To the best of my knowledge, the above iteration takes 3 cycles per iteration: 3 independent add operations are issued to port 1, so the latency of 3 clocks per add is hidden. Moreover, loop management goes to other ports. The execution is hence bounded by Port 1 and on average 1 loop iteration takes 3 clocks. I have verified that this is the case by timing the code. On my computer (i7-2620M fixed at 2.7GHz), executing the above loop takes 0.001128s, which is almost exactly 3 clocks. The loop has 5 instructions in total, but 4 uops due to fusion, so in every clock cycle there should be on average 4/3 uops issued and retired, with **at least 1 uop issued/retired.**

Now I expected that analyzing the performance counters for such a simple case would be easy, but I must be clearly missing something!
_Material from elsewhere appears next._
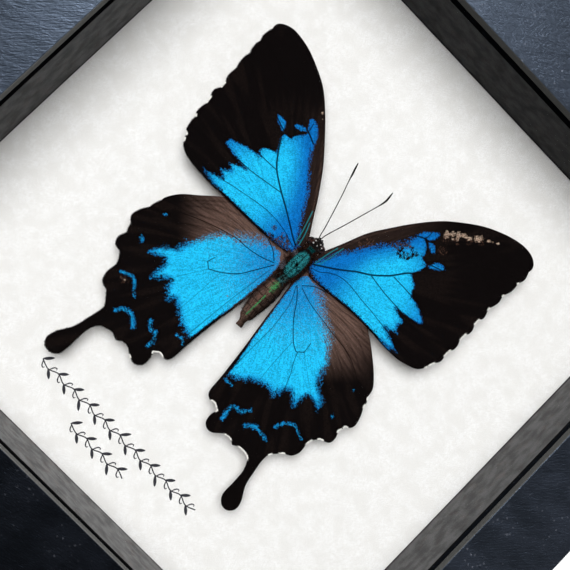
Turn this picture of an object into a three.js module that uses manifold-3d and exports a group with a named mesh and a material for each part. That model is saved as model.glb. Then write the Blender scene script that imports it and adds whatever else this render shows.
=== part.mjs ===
// A swallowtail butterfly, pinned with its wings spread, in a deep square shadow-box frame.
// Millimetres. The frame lies on its back: +Z is its front, +Y its top, +X its right side, and the
// origin is the middle of its rear plane. Left and right are as seen from the front.

import * as THREE from 'three'
import { mergeVertices } from 'three/addons/utils/BufferGeometryUtils.js'
import Module from 'manifold-3d'

// ---- Driving dimensions ------------------------------------------------------------------------

const SIGHT_WIDTH = 178 // opening that shows the specimen, along X
const SIGHT_HEIGHT = 179 // the same opening, along Y
const RAIL_WIDTH = 24 // face of the moulding
const FRAME_DEPTH = 40
const GAP = 0.3 // clearance between pieces that touch

const LIP_DEPTH = 2.8 // moulding in front of the glass groove
const GROOVE_HEIGHT = 3.6
const GROOVE_DEPTH = 4.5
const GLASS_THICKNESS = 2
const REBATE_WIDTH = 6.5 // rear rebate that holds the backing
const PAPER_TOP = 12 // height of the paper above the rear plane
const PAPER_THICKNESS = 0.5
const BOARD_THICKNESS = 4.2
const PANEL_THICKNESS = 3

const HINDWING_HEIGHT = 16.9 // underside of the hindwings above the rear plane
const FOREWING_HEIGHT = 17.6
const WING_THICKNESS = 0.3
const PIN_RADIUS = 0.25
const PIN_PLACE = [0.5, 4.8]

// ---- Solids: joining and cutting ---------------------------------------------------------------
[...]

Below are some counter values (per iteration) I obtained:

evt 0x0e, mask 0x01, cmask 0, inv 0 UOPS_ISSUED.ANY 4 evt 0x0e, mask 0x01, cmask 1, inv 1 UOPS_ISSUED.ANY, stalls 2 evt 0xa2, mask 0x01, cmask 0, inv 0, RESOURCE_STALLS.ANY 2 evt 0xc2, mask 0x01, cmask 1, inv 1, UOPS_RETIRED.ALL, stalls 0.4 evt 0xc2, mask 0x02, cmask 0, inv 0, UOPS_RETIRED.RETIRE_SLOTS 4

I don't understand why do I see stalls reported? In every cycle there is at least one instruction issued/retired, which would be my understanding of no stalls. However, I get non-zero values for UOPS_ISSUED stall cycles, UOPS_RETIRED stall cycles (different) and RESOURCE_STALLS.ANY. Now I do not exactly know what RESOURCE_STALLS.ANY means, but surely the two other counters should read 0? Or are those counters counting unused resources per clock cycle? But then it also does not add up: there are 4 retirement slots, but only 4/3 used in every clock cycle, so UOPS_RETIRED.ALL, stalls should then show a value of 2.666, not 0.4.

Could anyone explain why am I completely wrong here?

Thanks!